Comparative energy assessment and net energy return analysis of non-wood lignocellulosic bioethanol systems
Yitong Niu, Tannimalay Hemashini, Cheu Peng Leh
Abstract
The production of second-generation bioethanol from non-woody lignocellulosic feedstocks is constrained not only by biomass recalcitrance but also by the substantial energy burden of deconstruction and conversion. In this study, we compile and normalize energy and yield data from recent publications to evaluate process-level performance across pretreatment, saccharification, fermentation, and distillation stages.

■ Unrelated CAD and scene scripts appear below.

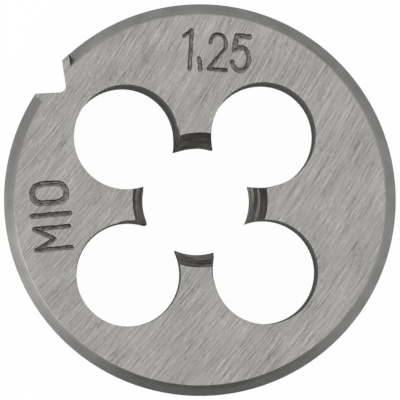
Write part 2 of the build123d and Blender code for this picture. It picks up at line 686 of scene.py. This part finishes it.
# Studio light: a pale room with an even top, and three bright parts and a dark one low round its
# sides. Each low part has its direction, the angles from it at which it begins and is full, its
# level, and the heights, as sines of the elevation, at which it starts to give way to the top and
# has done so. The dark part is last, because a later part covers those before it.

lightValues = {
    "overhead": 0.98,
    "horizon": 1.26,
    "horizonUpTo": (0.1, 0.85),
    "lowParts": (
        (340, (45, 5), 1.8, (0.1, 0.85)),
        (115, (40, 5), 1.65, (0.1, 0.85)),
        (211, (42, 4), 3.5, (0.5, 0.88)),
        (268, (58, 12), 0, (0.2, 0.9)),
    ),
    "leastLevel": 0.0001,  # keeps the heading defined straight up
}


def nearDirection(shader, heading, direction, spread):
    # 1 within the smaller angle of a direction and 0 beyond the larger one
    turn = math.radians(direction)
    towards = heading[0] * math.cos(turn) + heading[1] * math.sin(turn)
    far, near = [math.cos(math.radians(angle)) for angle in spread]
    return shader.between(towards, far, near)


def makeLight():
    values = lightValues
    world = bpy.data.worlds.new("studio")
    bpy.context.scene.world = world
    shader = Shader(world)
    direction = shader.node("ShaderNodeTexCoord", {}, {}, "Generated")
    x, y, z = [shader.node("ShaderNodeSeparateXYZ", {}, {0: direction}, axis) for axis in "XYZ"]
    level = (x * x + y * y) ** 0.5 + values["leastLevel"]
    heading = (x / level, y / level)
    strength = shader.between(z, *values["horizonUpTo"], values["horizon"], values["overhead"])
    for turn, spread, part, upTo in values["lowParts"]:
        share = nearDirection(shader, heading, turn, spread) * shader.between(z, *upTo, 1, 0)
        strength = strength + share * (part - strength)
    background = shader.tree.nodes["Background"]
    background.inputs["Color"].default_value = (1, 1, 1, 1)
    shader.feed(background.inputs["Strength"], strength)


makeLight()
print("light made")


# Camera: nearly straight above the lead face, a little towards the lower left

cameraValues = {
    "target": (-0.01, -0.01),  # lengths are in millimetres
    "offset": (-8.6, -9.2),
    "distance": 575,
    "frameWidth": 30.58,
    "sensor": 36,
    "clipStart": 0.05,  # in metres
}


def makeCamera():
    values = cameraValues
    target = Vector((values["target"][0] * mm, values["target"][1] * mm, faceHeight))
    place = target + Vector((*values["offset"], values["distance"])) * mm
    back = (place - target).normalized()
    across = Vector((0, 1, 0)).cross(back).normalized()
    turn = Matrix((across, back.cross(across), back)).transposed().to_4x4()
    data = bpy.data.cameras.new("camera")
    data.sensor_width = values["sensor"]
    data.lens = values["sensor"] * (place - target).length / (values["frameWidth"] * mm)
    data.clip_start = values["clipStart"]
    camera = bpy.data.objects.new("camera", data)
    camera.matrix_world = Matrix.Translation(place) @ turn
    bpy.context.scene.collection.objects.link(camera)
    bpy.context.scene.camera = camera


makeCamera()
bpy.context.scene.view_settings.view_transform = "Standard"

print("scene made")
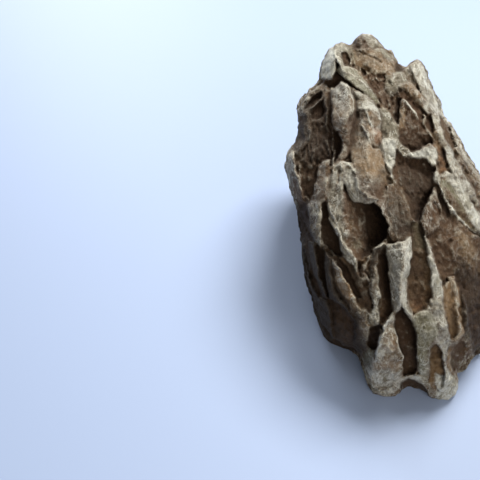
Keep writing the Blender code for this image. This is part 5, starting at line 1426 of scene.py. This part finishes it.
# ---- setting ----
FLOOR_SIZE = 3.0  # m, half its side
FLOOR_COLOUR = (0.33, 0.415, 0.60, 1.0)
FLOOR_ROUGHNESS = 0.6
LIGHTS = {  # place and aim m, size m, watts, colour
    "window": ((0.26, 0.42, 0.9), (0.0, 0.0, 0.05), 0.5, 16.2, (1.0, 0.98, 0.94)),
    "far_window": ((-0.5, 1.3, 0.6), (-0.1, 0.1, 0.0), 0.6, 12.0, (0.96, 0.98, 1.0)),
    "room": ((0.3, -1.1, 0.6), (0.0, 0.0, 0.03), 0.9, 7.5, (1.0, 0.93, 0.84)),
}
ROOM_COLOUR = (1.0, 0.98, 0.95, 1.0)
ROOM_BRIGHTNESS = 0.22


def floor():
    bm = bmesh.new()
    bmesh.ops.create_grid(bm, x_segments=1, y_segments=1, size=FLOOR_SIZE)
    plane = object_from(bm, "floor")
    material = bpy.data.materials.new("pale_floor")
    material.use_nodes = True
    tree = material.node_tree
    feed(tree, tree.nodes["Principled BSDF"], {
        "Base Color": FLOOR_COLOUR, "Roughness": FLOOR_ROUGHNESS})
    plane.data.materials.append(material)


def turn_to(piece, way):
    """Turns a light or a camera to look a given way."""
    piece.rotation_mode = "QUATERNION"
    piece.rotation_quaternion = Vector(way).to_track_quat("-Z", "Y")


def area_light(name, place, aim, size, watts, colour):
    light = bpy.data.lights.new(name, "AREA")
    light.size, light.energy, light.color = size, watts, colour
    lamp = linked(name, light)
    lamp.location = place
    turn_to(lamp, Vector(aim) - Vector(place))


def world_light():
    world = bpy.data.worlds.new("soft_room")
    bpy.context.scene.world = world
    world.use_nodes = True
    tree = world.node_tree
    feed(tree, tree.nodes["Background"], {"Color": ROOM_COLOUR, "Strength": ROOM_BRIGHTNESS})


def camera(place):
    data = bpy.data.cameras.new("camera")
    data.lens, data.sensor_width = LENS, SENSOR
    data.clip_start, data.clip_end = CLIP
    eye = linked("camera", data)
    eye.location = place
    turn_to(eye, -OUT)
    bpy.context.scene.camera = eye


def sculpted_stone():
    """The finished stone in mm, its field, and the tints of its face."""
    body = rough_body()
    field = Field(body)
    depth, tints = relief_map()
    press_face(field, depth)
    strew_hollows(field, body)
    crumble(field)
    rest_on_ground(field)
    bpy.data.objects.remove(body)
    stone = skin(field)
    drop_crumbs(stone)
    thin_out(stone)
    return stone, field, tints


stone, field, tints = sculpted_stone()
colour_marks(stone, field, tints)
to_solid = fit_to_solid(stone)
stone.data.shade_smooth()
stone.data.materials.append(stone_material())
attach(stone, "root")
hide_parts(NODE)

floor()
for light_name, light_values in LIGHTS.items():
    area_light(light_name, *light_values)
world_light()
camera(to_solid @ Vector(EYE))
bpy.context.scene.view_settings.view_transform = "Standard"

The overall energy consumption typically ranges between 25 and 130 kWh per kilogram of ethanol. The stage-level contributions are distributed as pretreatment (5–20%), saccharification (10–25%), fermentation (10–20%), and distillation (40–60%). Heating demand accounts for approximately 70–80% of the total, whereas non-heating electricity contributes around 20–30%. This pattern indicates that heat integration and the adoption of low-carbon steam are essential strategies for reducing thermal loads, while improvements in agitation, milling, and mixing efficiency are more effective for reducing electrical demand. Net energy ratio (NER) values remain below unity when heating loads are included, but they increase substantially when only non-heating inputs are considered, which emphasizes the critical role of heat management. The associated CO2-equivalent emissions further confirm that distillation is the dominant hotspot. Overall, low- to moderate-temperature alkaline and hybrid pretreatments approach the efficiency frontier, while severe high-temperature routes do not necessarily deliver system-level gains. Heat integration could reduce steam demand by 20–40% and thereby improve the sustainability of non-woody lignocellulosic ethanol systems without altering relative performance trends.